### Records supplied:

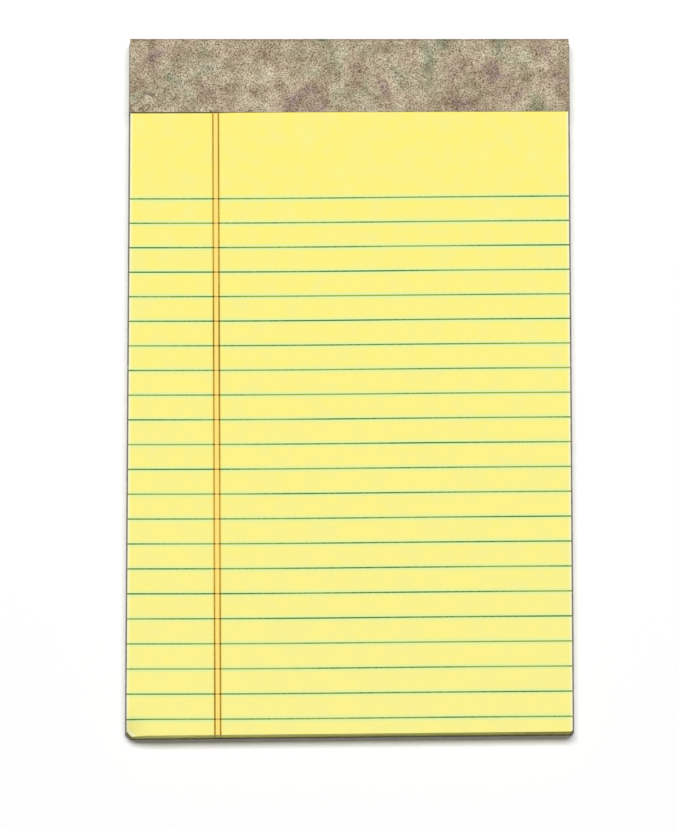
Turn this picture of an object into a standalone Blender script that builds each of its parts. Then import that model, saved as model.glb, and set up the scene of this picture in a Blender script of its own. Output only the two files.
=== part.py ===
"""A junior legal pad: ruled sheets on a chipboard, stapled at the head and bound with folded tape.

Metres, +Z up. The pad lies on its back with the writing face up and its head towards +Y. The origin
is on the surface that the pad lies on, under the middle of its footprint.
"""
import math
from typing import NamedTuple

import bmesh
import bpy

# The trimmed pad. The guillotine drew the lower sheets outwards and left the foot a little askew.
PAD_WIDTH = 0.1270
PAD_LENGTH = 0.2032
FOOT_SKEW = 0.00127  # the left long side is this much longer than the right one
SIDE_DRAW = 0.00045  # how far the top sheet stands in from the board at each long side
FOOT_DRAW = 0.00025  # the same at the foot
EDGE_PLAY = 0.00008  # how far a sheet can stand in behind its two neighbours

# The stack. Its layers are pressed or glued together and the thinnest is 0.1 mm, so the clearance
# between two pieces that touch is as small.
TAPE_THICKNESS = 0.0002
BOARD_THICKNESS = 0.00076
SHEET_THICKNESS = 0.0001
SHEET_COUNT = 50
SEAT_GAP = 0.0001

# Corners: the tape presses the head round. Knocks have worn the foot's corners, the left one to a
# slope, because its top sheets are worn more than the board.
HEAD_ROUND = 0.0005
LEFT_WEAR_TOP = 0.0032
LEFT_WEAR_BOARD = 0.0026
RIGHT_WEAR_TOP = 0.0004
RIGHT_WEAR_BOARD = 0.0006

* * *

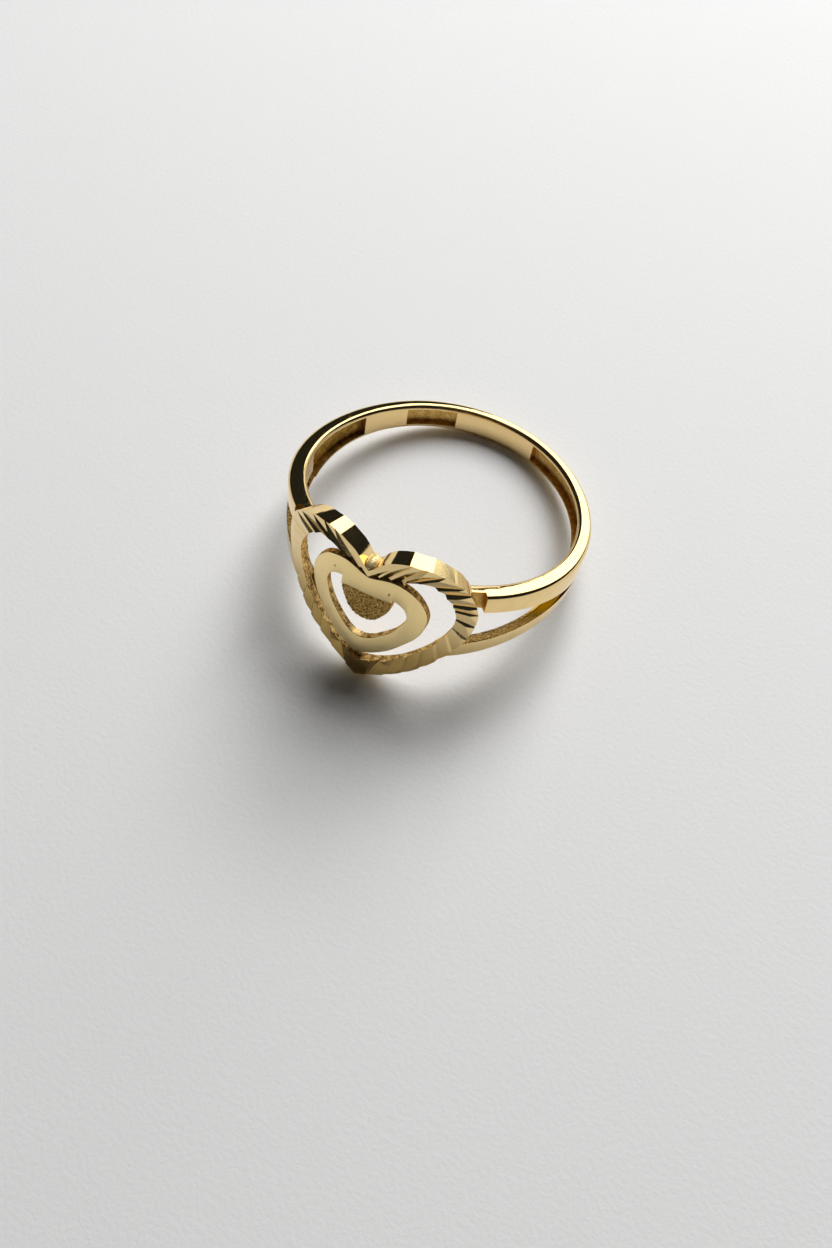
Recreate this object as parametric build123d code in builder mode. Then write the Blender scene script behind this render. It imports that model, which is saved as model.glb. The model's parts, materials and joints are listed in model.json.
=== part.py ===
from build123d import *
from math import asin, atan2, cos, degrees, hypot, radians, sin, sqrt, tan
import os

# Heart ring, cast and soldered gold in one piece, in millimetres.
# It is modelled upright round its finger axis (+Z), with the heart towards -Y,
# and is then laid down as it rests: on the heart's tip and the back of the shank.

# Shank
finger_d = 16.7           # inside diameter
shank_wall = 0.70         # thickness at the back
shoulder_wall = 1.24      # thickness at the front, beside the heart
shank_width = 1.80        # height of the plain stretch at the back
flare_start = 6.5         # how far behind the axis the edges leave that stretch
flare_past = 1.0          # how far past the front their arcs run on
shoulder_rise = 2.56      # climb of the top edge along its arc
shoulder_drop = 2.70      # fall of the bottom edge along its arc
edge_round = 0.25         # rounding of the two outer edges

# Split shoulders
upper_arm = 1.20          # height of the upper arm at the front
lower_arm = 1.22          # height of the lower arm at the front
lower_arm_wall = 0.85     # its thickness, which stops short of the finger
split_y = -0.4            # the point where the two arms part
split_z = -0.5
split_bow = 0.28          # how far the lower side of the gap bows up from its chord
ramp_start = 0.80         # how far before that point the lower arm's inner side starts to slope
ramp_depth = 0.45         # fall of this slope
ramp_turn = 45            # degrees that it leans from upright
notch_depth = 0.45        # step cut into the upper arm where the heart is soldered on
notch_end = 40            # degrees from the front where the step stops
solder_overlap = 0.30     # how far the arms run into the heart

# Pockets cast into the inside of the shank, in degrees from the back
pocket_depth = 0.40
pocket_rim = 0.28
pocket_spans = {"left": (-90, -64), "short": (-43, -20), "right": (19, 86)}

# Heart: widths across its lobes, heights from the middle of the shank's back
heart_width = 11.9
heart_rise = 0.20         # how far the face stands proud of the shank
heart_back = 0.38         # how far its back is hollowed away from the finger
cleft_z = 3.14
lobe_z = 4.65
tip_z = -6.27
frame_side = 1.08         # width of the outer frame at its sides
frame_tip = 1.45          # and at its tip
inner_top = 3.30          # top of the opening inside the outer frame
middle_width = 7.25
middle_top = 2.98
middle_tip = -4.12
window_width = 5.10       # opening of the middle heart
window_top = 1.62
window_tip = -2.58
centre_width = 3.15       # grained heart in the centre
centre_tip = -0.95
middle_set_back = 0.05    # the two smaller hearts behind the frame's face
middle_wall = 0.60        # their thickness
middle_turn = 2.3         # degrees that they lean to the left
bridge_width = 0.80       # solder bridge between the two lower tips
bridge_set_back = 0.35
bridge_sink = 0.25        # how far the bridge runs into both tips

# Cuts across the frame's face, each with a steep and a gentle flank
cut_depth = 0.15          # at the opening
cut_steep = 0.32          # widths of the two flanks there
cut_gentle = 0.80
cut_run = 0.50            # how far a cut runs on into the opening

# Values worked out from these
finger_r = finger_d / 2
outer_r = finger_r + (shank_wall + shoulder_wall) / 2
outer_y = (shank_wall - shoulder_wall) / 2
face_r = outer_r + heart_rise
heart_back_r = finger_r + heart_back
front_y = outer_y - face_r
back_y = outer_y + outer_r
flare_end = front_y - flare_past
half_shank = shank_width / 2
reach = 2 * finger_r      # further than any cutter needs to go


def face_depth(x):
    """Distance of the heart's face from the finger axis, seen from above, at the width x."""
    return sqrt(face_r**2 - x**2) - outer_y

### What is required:
Reproduce exactly, and only, the lines from the one that contains "Turn this picture" down to the one that contains "EDGE_PLAY = 0.00008", both ends included.

### Finished task:
Turn this picture of an object into a standalone Blender script that builds each of its parts. Then import that model, saved as model.glb, and set up the scene of this picture in a Blender script of its own. Output only the two files.
=== part.py ===
"""A junior legal pad: ruled sheets on a chipboard, stapled at the head and bound with folded tape.

Metres, +Z up. The pad lies on its back with the writing face up and its head towards +Y. The origin
is on the surface that the pad lies on, under the middle of its footprint.
"""
import math
from typing import NamedTuple

import bmesh
import bpy

# The trimmed pad. The guillotine drew the lower sheets outwards and left the foot a little askew.
PAD_WIDTH = 0.1270
PAD_LENGTH = 0.2032
FOOT_SKEW = 0.00127  # the left long side is this much longer than the right one
SIDE_DRAW = 0.00045  # how far the top sheet stands in from the board at each long side
FOOT_DRAW = 0.00025  # the same at the foot
EDGE_PLAY = 0.00008  # how far a sheet can stand in behind its two neighbours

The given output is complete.